Afterwards, I came back and wanted to dig a hole in the ground, he said. I can’t figure out why this country has gone so mad. I’ve seen my department change and change and change. There wasn’t one burqa-clad woman in the 1980s but today the non-hijabi, non-burqa student is an exception. As for the male students, they all come in turbans and beards with these fierce looks on their faces.
Yet, he points out, these students are the super-elite, paying high fees to attend the university: It’s nothing to do with causes normally associated with radicalism; it’s that the mullah is allowed complete freedom to spread the message of hate and liberals are bunkering down. Those who speak out are gone and the government has abdicated its responsibility and doesn’t even pretend to protect life and property.

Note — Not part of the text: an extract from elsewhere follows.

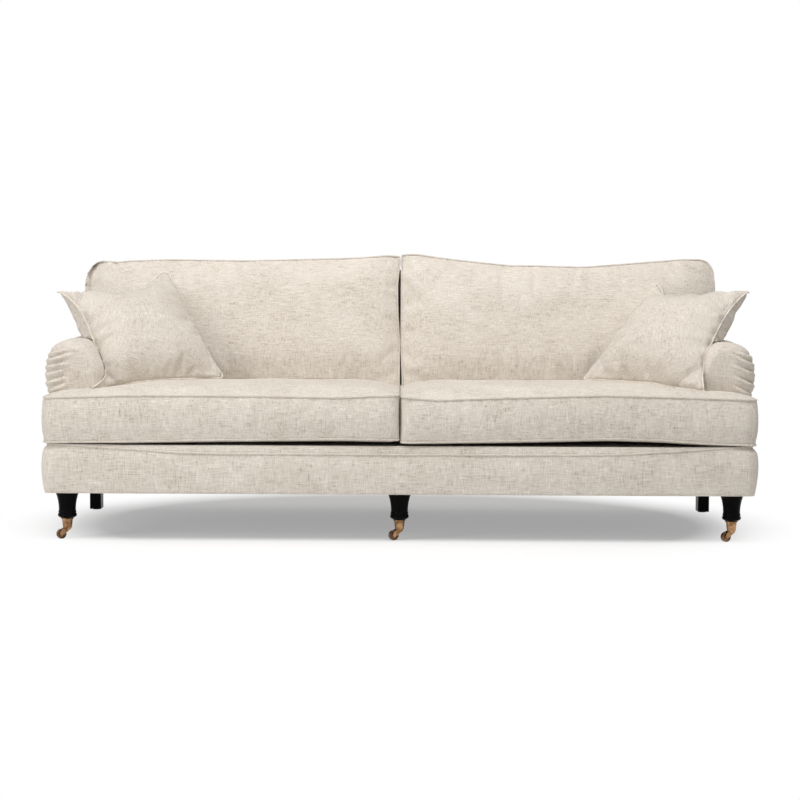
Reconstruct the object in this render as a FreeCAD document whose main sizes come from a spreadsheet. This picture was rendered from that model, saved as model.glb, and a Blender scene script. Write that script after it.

Raza Rumi, a young development worker and artist who blogs regularly, agrees. As we sat in a lively coffee bar in Lahore that could have been in the West until the lights went off in one of the frequent power cuts, he said: Radicalism in Pakistan isn’t equated with poverty and backwardness we’re seeing more radicalisation of the urban middle and upper class. I look at my own extended family. When I was growing up, maybe one or two people had a beard. Last time I went to a family wedding I was shell-shocked. All these uncles and aunts who were regular Pakistanis watching cricket and Indian movies now all have beards or are in hijabs.
I think we’re in an existential crisis. The moderate political parties have taken a back seat and chickened out as they just want to protect their positions. What is Pakistan’s identity? Is it an Islamist identity as defined by Salmaan Taseer’s murder, ISI [the intelligence service], the jihadists? Is that really what we want to be?
He does not know how much longer he will write about such things. I’ve been getting repeated emails that I should leave the country or shut up, he said.
When I left the cafe I was followed for the rest of the day by a small yellow car.